Specifically, in mild cases: CELF2 (also known as CUGBP2), PTPRK, RAPGEF1, and STK39; in moderate cases: MTUS2, LRRC3B, and GLB1; and in severe cases: ARHGEF40, VEGF4, ABCC1, TPCN1, TUBGCP3, SYN3, and UMAD1 have been associated with risk for neurodegenerative disorders.

I'm highlighting two Rho GTPase activating genes (RAPGEF1 and ARHGEF40) as well as LRRC3B which may have relevance given the potential DecodeME highlighting (via MAGMA I think) of LRRC7 (see also summary here); and a previous small LC GWAS highlighting LRRC4B.

Most enriched pathways were driven by hypomethylated genes. In addition to the identified DMGs, differential methylation in SARS-CoV-2-positive patients significantly impacted pathways related to neurological processes, alongside the classical immune and inflammatory signaling.

Overlap between groups was limited, with 4.4%, 7.0%, and 8.8% of pathways shared between mild and moderate, mild and severe, and moderate and severe cases, respectively. Among the overlapping pathways, significant hypomethylation was observed in pathways related to axon and synapse assembly processes between mild and moderate cases. Similarly, pathways involved in neuroinflammation and glutamatergic signaling were enriched between mild and severe cases, while neurogenesis and postsynapse organization pathways were shared between moderate and severe cases.

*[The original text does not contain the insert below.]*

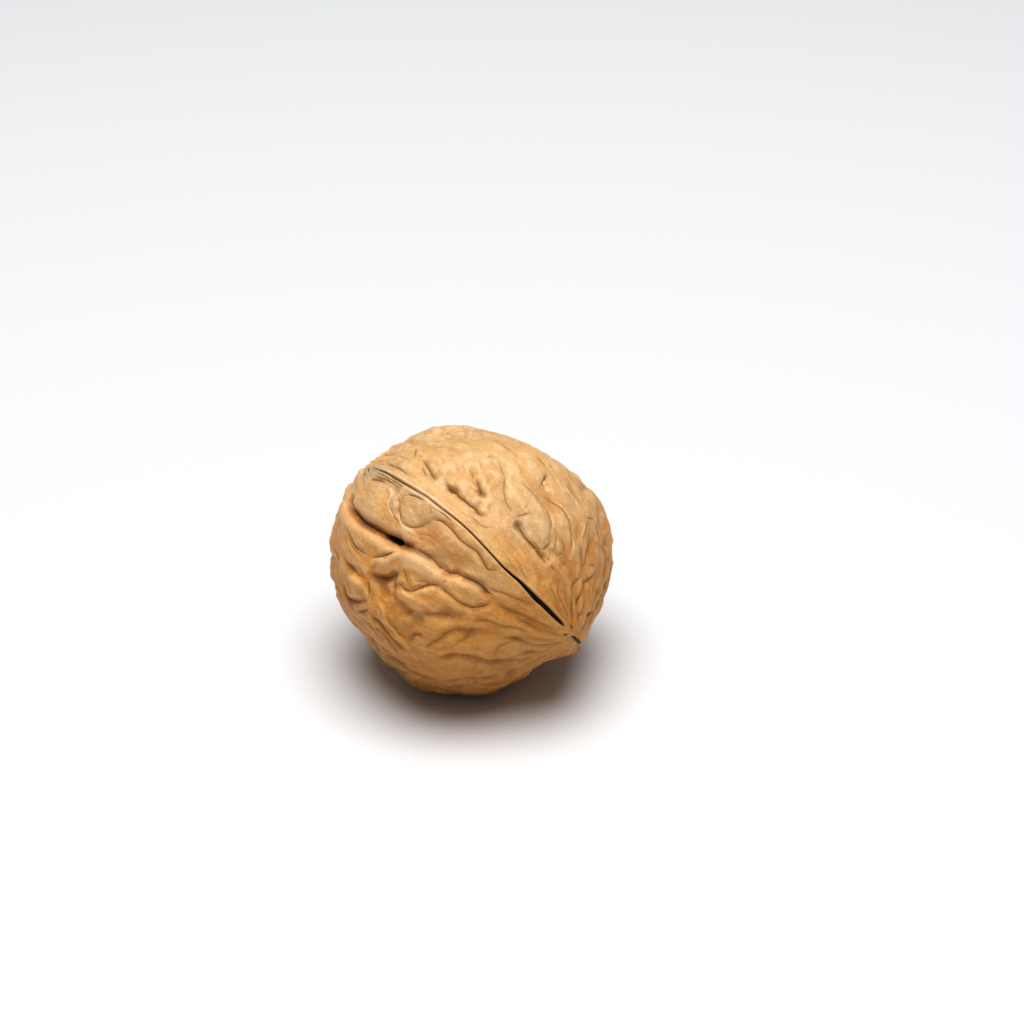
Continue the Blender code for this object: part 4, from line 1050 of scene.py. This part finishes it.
def seam_aligned(corners):
    """Turn a cube's surface points into directions, with the middle grid line on both seams."""
    spread = np.tan(corners * math.pi / 4.0)
    spread[:, 2] *= SEAM_SPACING + (1.0 - SEAM_SPACING) * spread[:, 2] ** 2
    directions = spread / np.linalg.norm(spread, axis=1, keepdims=True)
    seam = SEAM_LINE / half_lengths(SEAM_LINE)
    seam_turn = np.interp(directions[:, 0], seam[:, 0], np.arctan2(seam[:, 2], seam[:, 1]))
    radius = np.hypot(directions[:, 1], directions[:, 2])
    turn = np.arctan2(directions[:, 2], directions[:, 1])
    in_front = (0.5 + 0.5 * np.cos(turn)) ** 2
    behind = (0.5 - 0.5 * np.cos(turn)) ** 2
    turn = turn + seam_turn * in_front + back_seam_turn(directions[:, 0]) * behind
    return np.column_stack((directions[:, 0], radius * np.cos(turn), radius * np.sin(turn)))


def averaged(values, edges, rounds):
    """Values at the vertices, each round averaged with their neighbours."""
    first, second = edges[:, 0], edges[:, 1]
    count = np.bincount(first, minlength=len(values)) + np.bincount(second, minlength=len(values))
    for _ in range(rounds):
        total = np.bincount(first, values[second], len(values))
        total += np.bincount(second, values[first], len(values))
        values = 0.5 * values + 0.5 * total / count
    return values


def mesh_of(model, name):
    """A mesh made of a bmesh, which is freed."""
    mesh = bpy.data.meshes.new(name)
    model.to_mesh(mesh)
    model.free()
    return mesh


def cube_grid():
    """A cube's surface cut into an even grid of cells."""
    model = bmesh.new()
    bmesh.ops.create_cube(model, size=2.0)
    bmesh.ops.subdivide_edges(model, edges=model.edges[:], cuts=CELLS - 1, use_grid_fill=True)
    return mesh_of(model, "shell")


def plain_look(count):
    """What the surface shows at each point before anything is drawn there."""
    start = {"line_gap": SIDE_REACH, "next_gap": 2.0 * SIDE_REACH, "line_side": SIDE_REACH,
             "line_tone": 0.0, "crease_shade": 0.0, "crest": 0.0, "slit": 1.0, "slit_tone": BACK_CRACK_TONE}
    return {name: np.full(count, value) for name, value in start.items()}


def hollows(mesh, height):
    """How far each point lies below the form round it, and above the form close by."""
    edges = np.empty(2 * len(mesh.edges), dtype=np.int64)
    mesh.edges.foreach_get("vertices", edges)
    edges = edges.reshape(-1, 2)
    near = averaged(height, edges, NEAR_ROUNDS)
    return averaged(near, edges, FAR_ROUNDS) - near, height - near


def build_shell():
    """The walnut's shell. Its look is kept in attributes, one number a vertex."""
    mesh = cube_grid()
    corners = np.empty(3 * len(mesh.vertices))
    mesh.vertices.foreach_get("co", corners)
    directions = seam_aligned(corners.reshape(-1, 3))
    points, normals = plain_body(directions)
    look = plain_look(len(points))
    height = relief(points, normals, directions, look)
    surface = (points + normals * height[:, None]) @ resting_axes() + np.array(SHELL_MIDDLE)
    surface[:, 2] = np.maximum(surface[:, 2], 0.0)
    mesh.vertices.foreach_set("co", (surface * MILLIMETRE).ravel())
    # The material paints shade into the hollows and highlight onto the raised edges from these
    look["hollow"], look["edge"] = hollows(mesh, height)
    look["station"] = points[:, 0]
    look["turn"] = np.arctan2(directions[:, 2], directions[:, 1])
    del look["line_gap"], look["next_gap"]
    for name, values in look.items():
        attribute = mesh.attributes.new(name, "FLOAT", "POINT")
        attribute.data.foreach_set("value", values.astype(np.float32))
    mesh.shade_smooth()
    return bpy.data.objects.new("shell", mesh)


class Weave:
    """Adds nodes to a material, each joined to the ones before it."""

    def __init__(self, material):
        self.tree = material.node_tree

    def node(self, kind, inputs=None, **settings):
        """A node with its settings, and its inputs joined or given values by name or place."""
        made = self.tree.nodes.new(kind)
        for name, value in settings.items():
            setattr(made, name, value)
        for name, value in (inputs or {}).items():
            if isinstance(value, bpy.types.NodeSocket):
                self.tree.links.new(value, made.inputs[name])
            else:
                made.inputs[name].default_value = value
        return made

    def attribute(self, name):
        """The number kept under a name."""
        return self.node("ShaderNodeAttribute", attribute_name=name).outputs["Fac"]

    def math(self, operation, first, second=0.0):
        """One step of arithmetic."""
        return self.node("ShaderNodeMath", {0: first, 1: second}, operation=operation).outputs[0]

    def times(self, first, second):
        """Two numbers multiplied."""
        return self.math("MULTIPLY", first, second)

    def ramp(self, value, low, high, start=0.0, end=1.0):
        """Value run smoothly from start at low to end at high."""
        inputs = {"Value": value, "From Min": low, "From Max": high, "To Min": start, "To Max": end}
        return self.node("ShaderNodeMapRange", inputs, interpolation_type="SMOOTHSTEP").outputs["Result"]

    def mix(self, share, first, second, blend="MIX"):
        """Two colours mixed."""
        inputs = {0: share, 6: first, 7: second}
        return self.node("ShaderNodeMix", inputs, data_type="RGBA", blend_type=blend).outputs[2]

    def noise(self, vector, scale, detail, roughness, distortion):
        """Noise from 0 to 1."""
        inputs = {"Vector": vector, "Scale": scale, "Detail": detail, "Roughness": roughness,
                  "Distortion": distortion}
        return self.node("ShaderNodeTexNoise", inputs).outputs["Fac"]


def shell_patterns(weave):
    """The numbers that the material follows, by name, with the height above the ground in millimetres."""
    place = weave.node("ShaderNodeTexCoord").outputs["Object"]
    in_millimetres = (1.0 / MILLIMETRE,) * 3
    place = weave.node("ShaderNodeMapping", {"Vector": place, "Scale": in_millimetres}).outputs[0]
    turn = weave.attribute("turn")
    along = weave.node("ShaderNodeCombineXYZ", {
        "X": weave.times(weave.attribute("station"), ALONG_PITCH),
        "Y": weave.times(weave.math("SINE", turn), ROUND_PITCH),
        "Z": weave.times(weave.math("COSINE", turn), ROUND_PITCH)}).outputs[0]
    patterns = {name: weave.noise(along, *settings) for name, settings in ALONG_NOISES.items()}
    patterns.update((name, weave.noise(place, *settings)) for name, settings in SPACE_NOISES.items())
    patterns.update((name, weave.attribute(name)) for name in ("hollow", "edge", "crest"))
    patterns["above"] = weave.node("ShaderNodeSeparateXYZ", {0: place}).outputs["Z"]
    return patterns


def drawn_creases(weave):
    """How dark the drawn creases are, partly with their own brown and partly with painted shade."""
    dark = 0.0
    for name, (width, strength) in DRAWN_CREASES.items():
        gap = weave.math("DIVIDE", weave.attribute(name + "_side"), width)
        drop = weave.math("POWER", math.e, weave.times(weave.times(gap, gap), -1.0))
        tone = weave.times(weave.attribute(name + "_tone"), strength)
        dark = weave.math("MAXIMUM", dark, weave.times(drop, tone))
    return dark


def coated(weave, colour, patterns, coats):
    """Colour with coats over it."""
    for name, start, full, share, coat in coats:
        colour = weave.mix(weave.ramp(patterns[name], start, full, 0.0, share), colour, coat)
    return colour


def shell_colour(weave, patterns, dark):
    """The shell's colour, from its ground through stains, shades and painted light and shade to the
    creases, whose dark is partly painted shade, and the crack, whose dark is painted shade.
    """
    colour = coated(weave, PALE_TAN, patterns, GROUND_COATS)
    for name, share, coat in STROKE_COATS:
        colour = weave.mix(weave.times(weave.attribute(name), share), colour, coat)
    # Painted highlight on edges and crests over their paler colour
    colour = coated(weave, colour, patterns, PALE_AND_HIGHLIGHT_COATS)
    # Painted shade towards the ground, times random tone from the fibres and grit
    tone_and_painted_shade = 1.0
    for name, *bounds in TONES_AND_PAINTED_SHADE:
        tone_and_painted_shade = weave.times(tone_and_painted_shade, weave.ramp(patterns[name], *bounds))
    grey = weave.node("ShaderNodeCombineColor", {"Red": tone_and_painted_shade, "Green": tone_and_painted_shade, "Blue": tone_and_painted_shade}).outputs[0]
    # Painted light on top and painted shade low down
    painted_light_and_shade = weave.mix(weave.ramp(patterns["above"], *PAINTED_LIGHT_HEIGHTS), LOW_PAINTED_SHADE, TOP_PAINTED_LIGHT)
    for tone in (grey, painted_light_and_shade):
        colour = weave.mix(1.0, colour, tone, "MULTIPLY")
    colour = weave.mix(weave.attribute("brown"), colour, SHADOW_BROWN)
    # Dark crease lines: partly the shell's own brown, partly painted shade
    crease_brown_and_shade = weave.mix(weave.ramp(dark, *CREASE_DARK_BROWNS), LINE_ORANGE, LINE_BROWN)
    colour = weave.mix(weave.ramp(dark, *CREASE_DARK_SHOWS), colour, crease_brown_and_shade)
    # Painted shade inside the crack and the hole, and the dark spots
    slit = weave.times(weave.ramp(weave.attribute("slit"), *SLIT_EDGE), weave.attribute("slit_tone"))
    return weave.mix(slit, colour, SLIT_SHADE_AND_SPOT_BLACK)


def shell_bump(weave, patterns, dark):
    """Normals of the finest relief, too fine for the mesh."""
    bump = weave.times(dark, -DRAWN_DEPTH)
    for name, height in BUMPS.items():
        bump = weave.math("ADD", bump, weave.times(patterns[name], height))
    inputs = {"Height": bump, "Distance": MILLIMETRE, "Strength": 1.0}
    return weave.node("ShaderNodeBump", inputs).outputs[0]


def shell_material():
    """Dry, light brown shell with dark creases, pale crests and fine fibres along it, with painted light
    and shade.
    """
    material = bpy.data.materials.new("shell")
    material.use_nodes = True
    weave = Weave(material)
    patterns = shell_patterns(weave)
    dark = drawn_creases(weave)
    rough = weave.ramp(patterns["patch"], *ROUGHNESS)
    rough = weave.math("ADD", rough, weave.times(dark, CREASE_ROUGHNESS))
    shader = material.node_tree.nodes["Principled BSDF"]
    shader.inputs["Specular IOR Level"].default_value = SPECULAR
    for name, value in (("Base Color", shell_colour(weave, patterns, dark)), ("Roughness", rough),
                        ("Normal", shell_bump(weave, patterns, dark))):
        material.node_tree.links.new(value, shader.inputs[name])
    return material


def build_floor():
    """The plain pale floor."""
    model = bmesh.new()
    bmesh.ops.create_grid(model, x_segments=1, y_segments=1, size=0.5 * FLOOR_SIZE * MILLIMETRE)
    mesh = mesh_of(model, "floor")
    material = bpy.data.materials.new("floor")
    material.use_nodes = True
    shader = material.node_tree.nodes["Principled BSDF"]
    shader.inputs["Base Color"].default_value = FLOOR_COLOUR
    shader.inputs["Roughness"].default_value = FLOOR_ROUGHNESS
    mesh.materials.append(material)
    return bpy.data.objects.new("floor", mesh)


def add_light():
    """Plain soft studio light from above, with a pale room round it."""
    data = bpy.data.lights.new("softbox", "AREA")
    data.shape = "DISK"
    data.size = LAMP_SIZE * MILLIMETRE
    data.energy = LAMP_WATTS
    lamp = bpy.data.objects.new("softbox", data)
    heading = Vector((math.sin(VIEW_AZIMUTH) * math.sin(LAMP_LEAN),
                      -math.cos(VIEW_AZIMUTH) * math.sin(LAMP_LEAN), math.cos(LAMP_LEAN)))
    lamp.location = heading * LAMP_DISTANCE * MILLIMETRE
    lamp.rotation_euler = heading.to_track_quat("Z", "Y").to_euler()
    bpy.context.scene.collection.objects.link(lamp)
    world = bpy.data.worlds.new("studio")
    bpy.context.scene.world = world
    world.use_nodes = True
    background = world.node_tree.nodes["Background"]
    background.inputs["Color"].default_value = (1.0, 1.0, 1.0, 1.0)
    background.inputs["Strength"].default_value = WORLD_STRENGTH


def add_camera():
    """The camera at the photograph's viewing angle."""
    axes = view_axes()
    data = bpy.data.cameras.new("camera")
    data.lens = LENS
    data.sensor_width = SENSOR
    camera = bpy.data.objects.new("camera", data)
    place = np.array(SHELL_MIDDLE) + np.array((AIM_RIGHT, AIM_UP, VIEW_DISTANCE)) @ axes
    turn = Matrix(axes.T.tolist()).to_4x4()
    camera.matrix_world = Matrix.Translation(Vector(place * MILLIMETRE)) @ turn
    bpy.context.scene.collection.objects.link(camera)
    bpy.context.scene.camera = camera


add_camera()
add_light()
bpy.context.scene.view_settings.view_transform = "Standard"
bpy.context.scene.view_settings.gamma = GAMMA

shell = build_shell()
shell.data.materials.append(shell_material())
bpy.context.scene.collection.objects.link(shell)
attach(shell, "root")
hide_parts("walnut")

floor = build_floor()
bpy.context.scene.collection.objects.link(floor)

Interestingly, among those 9.1% of commonly enriched pathways, axon guidance and neuron projection-related processes, including guidance, development, and morphogenesis, were consistently hypomethylated, while pathways associated with olfactory processes, including olfactory receptor expression, translocation, and signaling, were hypermethylated across all severity groups.